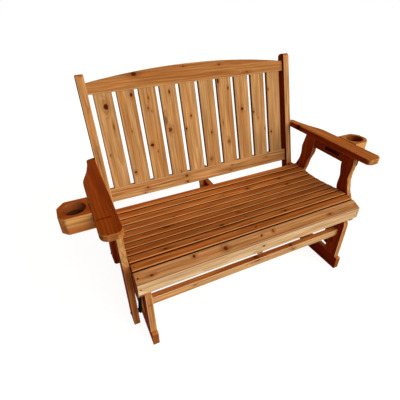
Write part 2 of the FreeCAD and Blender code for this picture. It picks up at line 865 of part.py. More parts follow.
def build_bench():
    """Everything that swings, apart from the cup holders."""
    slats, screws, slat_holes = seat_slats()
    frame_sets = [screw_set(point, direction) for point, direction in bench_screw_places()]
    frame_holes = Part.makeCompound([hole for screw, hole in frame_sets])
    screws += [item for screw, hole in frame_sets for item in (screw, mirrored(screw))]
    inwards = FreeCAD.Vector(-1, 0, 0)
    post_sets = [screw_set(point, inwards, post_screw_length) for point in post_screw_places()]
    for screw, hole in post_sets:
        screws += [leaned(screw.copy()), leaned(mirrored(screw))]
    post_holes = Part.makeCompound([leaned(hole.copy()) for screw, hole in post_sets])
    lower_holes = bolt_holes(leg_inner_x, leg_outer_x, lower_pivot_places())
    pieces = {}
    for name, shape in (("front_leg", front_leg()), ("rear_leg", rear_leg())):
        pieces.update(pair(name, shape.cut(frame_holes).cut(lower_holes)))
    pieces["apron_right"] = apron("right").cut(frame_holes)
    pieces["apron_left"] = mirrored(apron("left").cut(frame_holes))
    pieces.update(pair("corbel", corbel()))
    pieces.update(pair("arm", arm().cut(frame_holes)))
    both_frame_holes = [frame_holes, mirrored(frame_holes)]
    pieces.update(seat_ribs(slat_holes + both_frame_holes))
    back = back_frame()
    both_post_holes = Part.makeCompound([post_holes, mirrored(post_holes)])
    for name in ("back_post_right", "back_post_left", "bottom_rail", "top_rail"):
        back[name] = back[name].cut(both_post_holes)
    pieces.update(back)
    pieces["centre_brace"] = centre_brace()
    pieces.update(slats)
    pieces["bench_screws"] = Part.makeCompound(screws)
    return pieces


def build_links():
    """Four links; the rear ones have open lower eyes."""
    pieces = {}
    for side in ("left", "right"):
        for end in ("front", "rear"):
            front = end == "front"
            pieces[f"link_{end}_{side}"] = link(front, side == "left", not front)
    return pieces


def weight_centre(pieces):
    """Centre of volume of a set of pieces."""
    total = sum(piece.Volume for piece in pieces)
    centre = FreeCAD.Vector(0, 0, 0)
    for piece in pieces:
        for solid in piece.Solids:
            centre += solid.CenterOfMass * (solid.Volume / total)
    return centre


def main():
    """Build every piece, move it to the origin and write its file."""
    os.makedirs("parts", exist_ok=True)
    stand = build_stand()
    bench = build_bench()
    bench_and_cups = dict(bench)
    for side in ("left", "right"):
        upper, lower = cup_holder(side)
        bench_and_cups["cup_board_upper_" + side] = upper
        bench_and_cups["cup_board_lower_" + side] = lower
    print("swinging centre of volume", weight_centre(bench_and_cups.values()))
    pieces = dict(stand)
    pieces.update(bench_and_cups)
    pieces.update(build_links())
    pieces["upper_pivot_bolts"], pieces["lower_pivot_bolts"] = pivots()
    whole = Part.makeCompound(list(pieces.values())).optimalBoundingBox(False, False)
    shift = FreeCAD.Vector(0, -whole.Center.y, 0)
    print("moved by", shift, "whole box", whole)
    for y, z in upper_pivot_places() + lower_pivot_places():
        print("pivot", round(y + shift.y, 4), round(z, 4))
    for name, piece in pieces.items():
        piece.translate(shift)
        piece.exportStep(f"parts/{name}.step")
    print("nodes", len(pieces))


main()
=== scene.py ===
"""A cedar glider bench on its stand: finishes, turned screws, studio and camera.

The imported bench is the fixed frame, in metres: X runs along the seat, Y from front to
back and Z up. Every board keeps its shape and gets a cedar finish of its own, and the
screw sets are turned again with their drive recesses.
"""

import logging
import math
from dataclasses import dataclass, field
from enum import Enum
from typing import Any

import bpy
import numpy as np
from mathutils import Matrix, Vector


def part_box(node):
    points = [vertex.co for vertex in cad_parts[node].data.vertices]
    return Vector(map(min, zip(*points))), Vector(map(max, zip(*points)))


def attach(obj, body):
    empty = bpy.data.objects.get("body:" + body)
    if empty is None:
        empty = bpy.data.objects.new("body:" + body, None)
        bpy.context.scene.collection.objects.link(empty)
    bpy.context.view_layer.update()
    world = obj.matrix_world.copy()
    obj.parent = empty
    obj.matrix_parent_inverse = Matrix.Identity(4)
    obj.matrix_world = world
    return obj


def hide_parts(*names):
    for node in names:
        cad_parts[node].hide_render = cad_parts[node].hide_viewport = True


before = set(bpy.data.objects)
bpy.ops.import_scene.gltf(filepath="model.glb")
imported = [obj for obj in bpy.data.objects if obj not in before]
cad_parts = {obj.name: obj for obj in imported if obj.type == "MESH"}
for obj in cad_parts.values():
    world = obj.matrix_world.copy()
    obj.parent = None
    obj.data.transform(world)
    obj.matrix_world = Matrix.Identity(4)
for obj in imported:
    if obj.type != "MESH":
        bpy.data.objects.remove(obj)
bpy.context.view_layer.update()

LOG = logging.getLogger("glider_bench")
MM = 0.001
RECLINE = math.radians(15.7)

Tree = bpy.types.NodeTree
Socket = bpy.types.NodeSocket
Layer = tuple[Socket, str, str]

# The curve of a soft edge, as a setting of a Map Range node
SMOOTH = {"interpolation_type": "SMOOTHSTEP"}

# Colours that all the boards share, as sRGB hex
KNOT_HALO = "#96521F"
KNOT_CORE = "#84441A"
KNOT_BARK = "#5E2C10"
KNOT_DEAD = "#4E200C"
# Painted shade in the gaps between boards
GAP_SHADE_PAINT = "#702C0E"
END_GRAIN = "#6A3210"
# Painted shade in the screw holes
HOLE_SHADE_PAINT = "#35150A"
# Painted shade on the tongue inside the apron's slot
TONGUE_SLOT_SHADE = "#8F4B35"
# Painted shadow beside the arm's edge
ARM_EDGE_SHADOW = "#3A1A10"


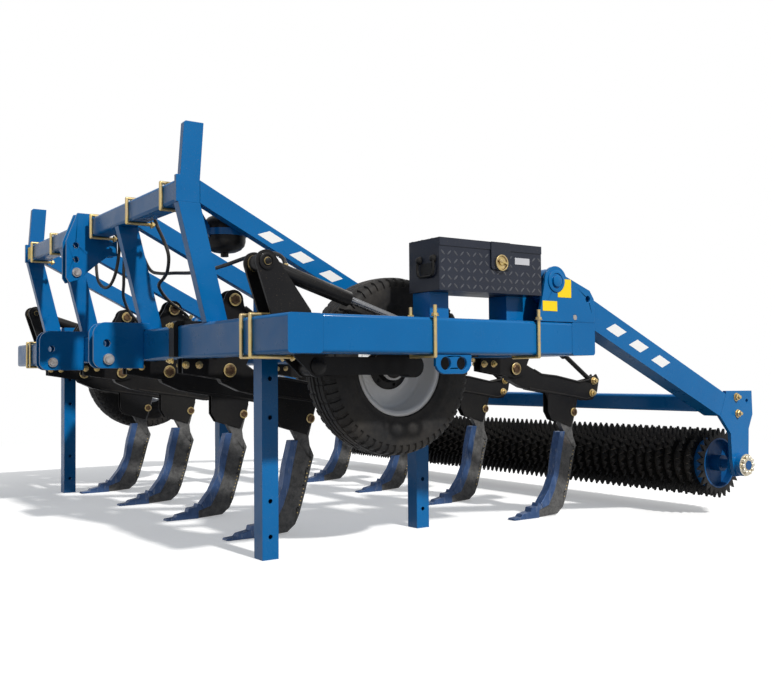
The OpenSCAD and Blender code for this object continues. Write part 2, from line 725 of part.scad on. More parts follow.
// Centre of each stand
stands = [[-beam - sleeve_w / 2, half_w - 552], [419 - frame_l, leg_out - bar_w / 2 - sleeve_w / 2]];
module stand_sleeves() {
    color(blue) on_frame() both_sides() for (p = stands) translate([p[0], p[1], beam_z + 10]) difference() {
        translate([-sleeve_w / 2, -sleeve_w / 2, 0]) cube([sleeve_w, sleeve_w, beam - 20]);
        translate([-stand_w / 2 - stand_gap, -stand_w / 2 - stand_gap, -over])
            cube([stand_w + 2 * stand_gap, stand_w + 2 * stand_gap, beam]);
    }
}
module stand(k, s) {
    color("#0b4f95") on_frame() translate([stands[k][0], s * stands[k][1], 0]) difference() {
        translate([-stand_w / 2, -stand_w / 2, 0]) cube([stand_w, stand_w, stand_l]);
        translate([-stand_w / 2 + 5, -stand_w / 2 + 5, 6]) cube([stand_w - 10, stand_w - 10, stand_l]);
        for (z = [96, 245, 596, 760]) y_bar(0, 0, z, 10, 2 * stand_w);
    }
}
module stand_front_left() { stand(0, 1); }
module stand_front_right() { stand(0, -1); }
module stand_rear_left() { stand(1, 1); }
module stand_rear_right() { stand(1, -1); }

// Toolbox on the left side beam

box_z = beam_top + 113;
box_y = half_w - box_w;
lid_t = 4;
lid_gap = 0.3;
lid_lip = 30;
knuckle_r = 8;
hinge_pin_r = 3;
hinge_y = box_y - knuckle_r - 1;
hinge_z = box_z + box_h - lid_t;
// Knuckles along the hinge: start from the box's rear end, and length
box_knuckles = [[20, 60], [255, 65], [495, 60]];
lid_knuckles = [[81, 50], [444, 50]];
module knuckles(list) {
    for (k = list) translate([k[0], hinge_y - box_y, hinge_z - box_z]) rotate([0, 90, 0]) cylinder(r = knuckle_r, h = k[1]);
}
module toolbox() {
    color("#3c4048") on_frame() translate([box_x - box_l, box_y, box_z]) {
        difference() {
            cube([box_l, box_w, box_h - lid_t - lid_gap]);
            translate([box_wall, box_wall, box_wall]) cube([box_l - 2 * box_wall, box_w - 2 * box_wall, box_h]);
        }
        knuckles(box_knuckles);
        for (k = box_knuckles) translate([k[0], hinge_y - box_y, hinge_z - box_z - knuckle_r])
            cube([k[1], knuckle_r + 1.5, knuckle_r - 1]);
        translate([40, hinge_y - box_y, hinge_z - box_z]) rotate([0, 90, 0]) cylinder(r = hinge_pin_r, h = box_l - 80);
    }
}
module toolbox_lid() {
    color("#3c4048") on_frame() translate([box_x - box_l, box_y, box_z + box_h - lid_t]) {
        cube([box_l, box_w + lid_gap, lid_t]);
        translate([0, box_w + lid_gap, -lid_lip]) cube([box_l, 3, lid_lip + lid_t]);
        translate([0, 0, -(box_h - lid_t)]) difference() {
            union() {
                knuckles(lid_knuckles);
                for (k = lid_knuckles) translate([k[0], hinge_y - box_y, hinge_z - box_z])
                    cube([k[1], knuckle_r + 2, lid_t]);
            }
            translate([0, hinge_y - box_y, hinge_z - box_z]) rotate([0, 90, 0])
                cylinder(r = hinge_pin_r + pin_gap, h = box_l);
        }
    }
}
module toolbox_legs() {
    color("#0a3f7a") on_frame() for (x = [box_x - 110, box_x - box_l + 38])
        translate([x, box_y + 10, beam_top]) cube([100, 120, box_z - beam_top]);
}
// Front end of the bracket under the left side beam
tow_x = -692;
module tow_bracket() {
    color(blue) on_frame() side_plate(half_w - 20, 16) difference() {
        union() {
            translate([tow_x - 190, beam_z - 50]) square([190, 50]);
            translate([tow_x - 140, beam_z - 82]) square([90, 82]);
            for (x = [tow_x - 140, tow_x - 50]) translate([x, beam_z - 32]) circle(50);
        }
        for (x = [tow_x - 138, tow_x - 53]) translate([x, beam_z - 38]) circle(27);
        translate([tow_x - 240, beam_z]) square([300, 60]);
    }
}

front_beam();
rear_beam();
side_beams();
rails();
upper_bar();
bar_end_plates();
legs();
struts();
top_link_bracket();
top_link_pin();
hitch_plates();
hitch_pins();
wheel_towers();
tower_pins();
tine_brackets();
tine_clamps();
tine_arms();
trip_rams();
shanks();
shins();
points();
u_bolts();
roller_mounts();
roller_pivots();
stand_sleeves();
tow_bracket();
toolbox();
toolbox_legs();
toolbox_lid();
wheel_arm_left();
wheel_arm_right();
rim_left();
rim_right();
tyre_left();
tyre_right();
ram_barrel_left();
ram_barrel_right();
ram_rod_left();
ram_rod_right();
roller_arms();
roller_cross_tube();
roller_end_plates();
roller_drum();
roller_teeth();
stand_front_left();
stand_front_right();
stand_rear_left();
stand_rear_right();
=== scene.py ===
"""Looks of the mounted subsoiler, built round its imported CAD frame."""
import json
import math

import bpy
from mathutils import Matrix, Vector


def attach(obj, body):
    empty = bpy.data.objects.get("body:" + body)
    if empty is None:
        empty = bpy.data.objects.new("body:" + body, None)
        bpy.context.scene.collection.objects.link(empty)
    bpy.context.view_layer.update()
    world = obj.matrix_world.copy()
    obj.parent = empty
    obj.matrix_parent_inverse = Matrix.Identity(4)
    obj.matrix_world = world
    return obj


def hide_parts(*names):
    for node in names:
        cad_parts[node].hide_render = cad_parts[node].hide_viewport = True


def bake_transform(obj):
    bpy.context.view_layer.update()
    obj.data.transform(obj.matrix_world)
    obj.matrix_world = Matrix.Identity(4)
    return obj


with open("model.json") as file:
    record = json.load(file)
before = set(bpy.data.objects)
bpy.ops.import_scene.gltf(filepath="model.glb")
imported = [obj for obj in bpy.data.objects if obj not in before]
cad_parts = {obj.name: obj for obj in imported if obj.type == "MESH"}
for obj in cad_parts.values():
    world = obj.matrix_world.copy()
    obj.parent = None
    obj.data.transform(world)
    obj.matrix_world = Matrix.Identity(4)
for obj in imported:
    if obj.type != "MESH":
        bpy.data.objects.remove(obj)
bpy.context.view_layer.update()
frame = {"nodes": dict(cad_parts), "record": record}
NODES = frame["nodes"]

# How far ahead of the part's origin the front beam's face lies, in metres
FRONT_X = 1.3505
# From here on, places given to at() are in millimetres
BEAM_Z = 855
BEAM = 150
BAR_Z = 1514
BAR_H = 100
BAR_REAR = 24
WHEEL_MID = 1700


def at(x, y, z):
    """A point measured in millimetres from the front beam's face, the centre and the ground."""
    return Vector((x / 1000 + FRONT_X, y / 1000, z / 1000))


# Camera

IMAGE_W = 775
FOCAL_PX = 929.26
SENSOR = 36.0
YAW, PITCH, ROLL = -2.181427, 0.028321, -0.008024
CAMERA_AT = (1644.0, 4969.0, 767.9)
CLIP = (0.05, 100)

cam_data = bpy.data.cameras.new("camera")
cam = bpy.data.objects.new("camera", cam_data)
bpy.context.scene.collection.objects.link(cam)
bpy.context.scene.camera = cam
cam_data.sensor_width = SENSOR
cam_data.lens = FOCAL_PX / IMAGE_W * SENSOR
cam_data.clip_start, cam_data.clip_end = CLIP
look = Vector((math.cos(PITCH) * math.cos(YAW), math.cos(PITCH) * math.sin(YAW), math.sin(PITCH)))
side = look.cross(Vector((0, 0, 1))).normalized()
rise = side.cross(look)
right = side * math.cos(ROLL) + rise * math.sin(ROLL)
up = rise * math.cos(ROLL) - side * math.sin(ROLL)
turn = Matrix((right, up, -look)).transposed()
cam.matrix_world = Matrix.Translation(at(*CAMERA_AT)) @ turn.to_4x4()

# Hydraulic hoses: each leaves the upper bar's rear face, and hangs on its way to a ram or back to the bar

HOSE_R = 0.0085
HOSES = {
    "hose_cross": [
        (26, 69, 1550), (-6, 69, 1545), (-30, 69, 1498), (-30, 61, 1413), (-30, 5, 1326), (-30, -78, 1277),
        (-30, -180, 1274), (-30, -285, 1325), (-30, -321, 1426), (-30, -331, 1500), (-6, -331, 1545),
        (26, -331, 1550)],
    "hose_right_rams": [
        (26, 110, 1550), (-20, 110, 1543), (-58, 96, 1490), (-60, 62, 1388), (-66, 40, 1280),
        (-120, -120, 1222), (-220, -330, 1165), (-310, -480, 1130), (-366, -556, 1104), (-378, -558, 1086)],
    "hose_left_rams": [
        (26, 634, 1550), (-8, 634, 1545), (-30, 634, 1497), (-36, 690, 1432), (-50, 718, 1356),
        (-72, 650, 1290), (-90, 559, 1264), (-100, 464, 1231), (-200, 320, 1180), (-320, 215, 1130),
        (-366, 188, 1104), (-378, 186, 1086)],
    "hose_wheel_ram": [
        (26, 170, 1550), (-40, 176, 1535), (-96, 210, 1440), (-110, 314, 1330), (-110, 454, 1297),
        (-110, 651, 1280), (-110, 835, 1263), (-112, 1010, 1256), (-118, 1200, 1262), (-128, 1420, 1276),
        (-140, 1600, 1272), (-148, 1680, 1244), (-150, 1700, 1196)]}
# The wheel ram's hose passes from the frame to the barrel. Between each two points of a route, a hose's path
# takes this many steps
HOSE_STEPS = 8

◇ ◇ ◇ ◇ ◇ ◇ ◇

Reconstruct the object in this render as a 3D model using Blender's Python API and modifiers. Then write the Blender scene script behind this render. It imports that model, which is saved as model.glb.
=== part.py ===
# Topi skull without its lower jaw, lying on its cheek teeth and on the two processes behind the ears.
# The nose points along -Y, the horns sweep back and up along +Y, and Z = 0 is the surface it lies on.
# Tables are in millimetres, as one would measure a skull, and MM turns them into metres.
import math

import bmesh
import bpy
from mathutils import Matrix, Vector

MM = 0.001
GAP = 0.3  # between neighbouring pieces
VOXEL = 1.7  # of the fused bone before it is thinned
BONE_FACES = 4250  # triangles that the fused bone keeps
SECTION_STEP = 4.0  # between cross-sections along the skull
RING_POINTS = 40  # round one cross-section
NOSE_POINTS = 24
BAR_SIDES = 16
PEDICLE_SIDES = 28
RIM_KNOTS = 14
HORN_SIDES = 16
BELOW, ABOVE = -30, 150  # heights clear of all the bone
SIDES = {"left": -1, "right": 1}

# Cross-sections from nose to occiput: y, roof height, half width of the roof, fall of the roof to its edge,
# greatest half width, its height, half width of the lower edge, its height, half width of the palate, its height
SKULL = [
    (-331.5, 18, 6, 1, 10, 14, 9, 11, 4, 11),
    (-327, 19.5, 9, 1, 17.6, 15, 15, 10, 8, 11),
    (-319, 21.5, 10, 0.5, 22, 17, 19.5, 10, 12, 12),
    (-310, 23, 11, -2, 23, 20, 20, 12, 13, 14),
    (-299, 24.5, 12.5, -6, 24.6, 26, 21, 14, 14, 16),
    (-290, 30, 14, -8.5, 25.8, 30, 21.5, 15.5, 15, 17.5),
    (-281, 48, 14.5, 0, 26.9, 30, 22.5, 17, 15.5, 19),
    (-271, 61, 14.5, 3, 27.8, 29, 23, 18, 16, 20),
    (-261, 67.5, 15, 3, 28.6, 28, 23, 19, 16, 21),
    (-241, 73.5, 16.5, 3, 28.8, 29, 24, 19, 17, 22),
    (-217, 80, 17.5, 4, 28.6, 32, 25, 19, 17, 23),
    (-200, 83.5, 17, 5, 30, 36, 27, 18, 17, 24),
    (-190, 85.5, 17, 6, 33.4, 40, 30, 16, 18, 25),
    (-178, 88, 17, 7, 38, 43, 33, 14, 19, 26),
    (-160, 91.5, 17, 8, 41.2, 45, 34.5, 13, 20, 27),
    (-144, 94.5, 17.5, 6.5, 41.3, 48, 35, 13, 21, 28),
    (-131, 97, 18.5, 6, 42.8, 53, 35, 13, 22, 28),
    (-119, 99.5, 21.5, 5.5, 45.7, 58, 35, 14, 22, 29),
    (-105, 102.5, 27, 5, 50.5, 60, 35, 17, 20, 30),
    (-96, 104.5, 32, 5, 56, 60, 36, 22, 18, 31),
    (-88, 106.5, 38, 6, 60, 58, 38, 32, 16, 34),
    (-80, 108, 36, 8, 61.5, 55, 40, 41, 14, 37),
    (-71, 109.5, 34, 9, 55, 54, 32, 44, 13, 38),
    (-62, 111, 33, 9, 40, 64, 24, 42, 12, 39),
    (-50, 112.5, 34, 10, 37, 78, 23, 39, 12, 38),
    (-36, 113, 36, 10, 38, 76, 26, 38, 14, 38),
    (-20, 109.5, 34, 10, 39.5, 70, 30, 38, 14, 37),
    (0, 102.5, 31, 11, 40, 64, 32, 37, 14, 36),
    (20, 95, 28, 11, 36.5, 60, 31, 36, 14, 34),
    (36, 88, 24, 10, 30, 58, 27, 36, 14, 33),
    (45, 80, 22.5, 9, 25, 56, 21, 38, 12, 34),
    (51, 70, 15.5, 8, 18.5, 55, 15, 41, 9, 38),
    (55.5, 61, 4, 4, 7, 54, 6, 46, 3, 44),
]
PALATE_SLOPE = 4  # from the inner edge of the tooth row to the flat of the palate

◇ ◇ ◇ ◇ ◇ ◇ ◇

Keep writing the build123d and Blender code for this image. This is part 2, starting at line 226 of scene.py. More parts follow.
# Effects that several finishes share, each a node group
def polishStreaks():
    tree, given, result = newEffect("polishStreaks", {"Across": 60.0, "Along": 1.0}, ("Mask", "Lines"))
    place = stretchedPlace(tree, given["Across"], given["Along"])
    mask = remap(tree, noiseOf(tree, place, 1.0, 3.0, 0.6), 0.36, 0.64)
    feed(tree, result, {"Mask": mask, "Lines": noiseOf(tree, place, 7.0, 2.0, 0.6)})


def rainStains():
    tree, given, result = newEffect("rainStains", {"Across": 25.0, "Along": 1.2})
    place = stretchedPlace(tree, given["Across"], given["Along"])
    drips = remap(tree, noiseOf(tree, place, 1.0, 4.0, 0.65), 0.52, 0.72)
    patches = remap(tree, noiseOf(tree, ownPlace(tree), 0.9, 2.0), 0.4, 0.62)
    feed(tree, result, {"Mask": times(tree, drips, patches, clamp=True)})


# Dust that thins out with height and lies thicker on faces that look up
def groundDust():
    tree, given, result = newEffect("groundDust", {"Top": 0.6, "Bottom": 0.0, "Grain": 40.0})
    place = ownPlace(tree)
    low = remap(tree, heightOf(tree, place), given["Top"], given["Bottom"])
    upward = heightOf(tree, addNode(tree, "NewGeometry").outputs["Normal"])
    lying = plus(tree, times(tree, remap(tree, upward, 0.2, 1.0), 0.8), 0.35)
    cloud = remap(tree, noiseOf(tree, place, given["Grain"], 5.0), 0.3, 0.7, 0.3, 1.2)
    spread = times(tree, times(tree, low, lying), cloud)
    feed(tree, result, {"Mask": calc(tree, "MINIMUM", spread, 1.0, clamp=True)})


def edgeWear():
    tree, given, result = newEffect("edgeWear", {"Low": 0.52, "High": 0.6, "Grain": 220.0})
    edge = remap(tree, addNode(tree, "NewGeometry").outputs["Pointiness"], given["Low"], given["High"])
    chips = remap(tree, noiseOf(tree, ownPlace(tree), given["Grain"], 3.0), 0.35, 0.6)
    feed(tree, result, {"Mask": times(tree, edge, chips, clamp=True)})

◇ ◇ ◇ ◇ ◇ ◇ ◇

From the listing above, output exactly the run of lines that starts with the line containing "shift = FreeCAD.Vector(0, -whole.Center.y, 0)" and ends with the line containing "zip(*points))), Vector(map(max, zip(*points)))".

● THE COMPLETED TASK
    shift = FreeCAD.Vector(0, -whole.Center.y, 0)
    print("moved by", shift, "whole box", whole)
    for y, z in upper_pivot_places() + lower_pivot_places():
        print("pivot", round(y + shift.y, 4), round(z, 4))
    for name, piece in pieces.items():
        piece.translate(shift)
        piece.exportStep(f"parts/{name}.step")
    print("nodes", len(pieces))


main()
=== scene.py ===
"""A cedar glider bench on its stand: finishes, turned screws, studio and camera.

The imported bench is the fixed frame, in metres: X runs along the seat, Y from front to
back and Z up. Every board keeps its shape and gets a cedar finish of its own, and the
screw sets are turned again with their drive recesses.
"""

import logging
import math
from dataclasses import dataclass, field
from enum import Enum
from typing import Any

import bpy
import numpy as np
from mathutils import Matrix, Vector


def part_box(node):
    points = [vertex.co for vertex in cad_parts[node].data.vertices]
    return Vector(map(min, zip(*points))), Vector(map(max, zip(*points)))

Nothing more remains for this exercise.